Internet te fournit en artistes jetables, que tu vas remplacer

au bout de deux jours, tu t'exclames « Oh, que c'est bô ! » et

tu oublies leur nom le lendemain. Mais dans un sens c'est

avantageux, car dans la vie réelle, les artistes médiocres sont

toujours là, mais tu ne peux que les oublier à vitesse

petit v. Les expositions, souvent passables, montrent des choses.

Rien qui va vous lancer vers une vénération de l'auteur, vers

un culte de la personnalité voué à l'artiste, juste un « Mouais,

c'est pas mal ». Même certains artistes influents sont toujours

dans cette hauteur de Mouais qui peut impressionner,

on dira que c'est techniquement fort, que c'est "plaisant" (mon

mot favori), mais contrairement à certains qui arrivent à

focaliser presque unaninement les spectateurs, les critiques

actuels, ou les divers internautes que j'ai croisés, ils

n'arriveront pas à se marquer assez dans l'imaginaire collectif

pour dépasser le stade de village de l'art. Ils ne seront

jamais une métropole.

Je ne serai jamais une métropole, mais je peux essayer d'être

un village. Passer de zéro à deux-cents (je ne parle bien

évidemment pas d'abonnés sur les réseaux hein, ça ne vaut

rien), mourir et disparaître en dehors de la mémoire de mes

proches à mourir et rester dans la mémoire de certaines

personnes car ce que j'ai fait au cours de ma vie a eu un

effet sur eux.
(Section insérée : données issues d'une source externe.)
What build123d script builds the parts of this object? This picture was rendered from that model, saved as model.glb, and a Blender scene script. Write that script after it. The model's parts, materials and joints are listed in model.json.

Être capable de rendre quelqu'un triste. On

n'est même pas triste quand nos proches meurent, alors être

triste quand un inconnu disparaît. C'est un objectif, effacer

cette peur de disparaître; même si je sais qu'elle ne partira

jamais. Comment est-ce que Michou ou Jake Paul vivent leur vie

en étant au courant qu'ils vont disparaître de l'imaginaire

collectif après trente ans ? Est-ce que ça leur va ? Que leur

seul souvenir soit un vieux t-shirt ou un poster ? J'ai cité

Jake Paul, mais je ne sais même plus s'il fait des vidéos, il

a déjà été oublié. Comme tous les vidéastes Minecraft du début

des années 2010. Ils partent avec beaucoup d'argent mais n'ont

rien fait de concret. Ils ont été inutiles, ont été une

distraction qui a fait perdre du temps à une partie de la

population. Certes, ça a pu soulager certaines personnes qui

vivaient une période difficile à ce moment-là, mais autant

s'évader avec quelque chose de qualitatif, pas avec des excréments.

C'est ça la plupart de la production que j'ai vue en BD, au cinéma,

en romans, en dessins, en peinture, en vidéos, des excréments.